Problem requirements: Transcribe the listing below word for word.

Data lines:
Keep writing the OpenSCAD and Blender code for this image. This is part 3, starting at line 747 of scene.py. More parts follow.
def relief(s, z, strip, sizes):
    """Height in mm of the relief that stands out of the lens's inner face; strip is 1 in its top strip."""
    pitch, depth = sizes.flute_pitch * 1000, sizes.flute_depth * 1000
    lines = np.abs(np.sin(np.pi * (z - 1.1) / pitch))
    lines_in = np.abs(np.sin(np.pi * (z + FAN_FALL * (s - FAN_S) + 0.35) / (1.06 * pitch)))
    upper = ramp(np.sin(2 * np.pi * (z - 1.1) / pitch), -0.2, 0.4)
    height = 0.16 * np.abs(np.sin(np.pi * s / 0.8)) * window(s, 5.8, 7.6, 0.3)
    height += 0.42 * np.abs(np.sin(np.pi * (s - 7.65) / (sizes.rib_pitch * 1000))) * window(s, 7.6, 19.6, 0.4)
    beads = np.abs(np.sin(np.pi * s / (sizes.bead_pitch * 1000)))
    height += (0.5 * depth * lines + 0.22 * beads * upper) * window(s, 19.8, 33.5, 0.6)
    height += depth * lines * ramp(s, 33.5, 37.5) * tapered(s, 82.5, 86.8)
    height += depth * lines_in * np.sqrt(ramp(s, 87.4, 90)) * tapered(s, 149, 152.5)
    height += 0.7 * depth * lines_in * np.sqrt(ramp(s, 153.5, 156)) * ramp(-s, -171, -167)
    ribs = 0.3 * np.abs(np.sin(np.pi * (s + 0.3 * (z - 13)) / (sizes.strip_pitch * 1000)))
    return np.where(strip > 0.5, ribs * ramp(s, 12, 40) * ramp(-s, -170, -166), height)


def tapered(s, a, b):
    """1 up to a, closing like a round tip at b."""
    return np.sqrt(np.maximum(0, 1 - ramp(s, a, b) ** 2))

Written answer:
Keep writing the OpenSCAD and Blender code for this image. This is part 3, starting at line 747 of scene.py. More parts follow.
def relief(s, z, strip, sizes):
    """Height in mm of the relief that stands out of the lens's inner face; strip is 1 in its top strip."""
    pitch, depth = sizes.flute_pitch * 1000, sizes.flute_depth * 1000
    lines = np.abs(np.sin(np.pi * (z - 1.1) / pitch))
    lines_in = np.abs(np.sin(np.pi * (z + FAN_FALL * (s - FAN_S) + 0.35) / (1.06 * pitch)))
    upper = ramp(np.sin(2 * np.pi * (z - 1.1) / pitch), -0.2, 0.4)
    height = 0.16 * np.abs(np.sin(np.pi * s / 0.8)) * window(s, 5.8, 7.6, 0.3)
    height += 0.42 * np.abs(np.sin(np.pi * (s - 7.65) / (sizes.rib_pitch * 1000))) * window(s, 7.6, 19.6, 0.4)
    beads = np.abs(np.sin(np.pi * s / (sizes.bead_pitch * 1000)))
    height += (0.5 * depth * lines + 0.22 * beads * upper) * window(s, 19.8, 33.5, 0.6)
    height += depth * lines * ramp(s, 33.5, 37.5) * tapered(s, 82.5, 86.8)
    height += depth * lines_in * np.sqrt(ramp(s, 87.4, 90)) * tapered(s, 149, 152.5)
    height += 0.7 * depth * lines_in * np.sqrt(ramp(s, 153.5, 156)) * ramp(-s, -171, -167)
    ribs = 0.3 * np.abs(np.sin(np.pi * (s + 0.3 * (z - 13)) / (sizes.strip_pitch * 1000)))
    return np.where(strip > 0.5, ribs * ramp(s, 12, 40) * ramp(-s, -170, -166), height)


def tapered(s, a, b):
    """1 up to a, closing like a round tip at b."""
    return np.sqrt(np.maximum(0, 1 - ramp(s, a, b) ** 2))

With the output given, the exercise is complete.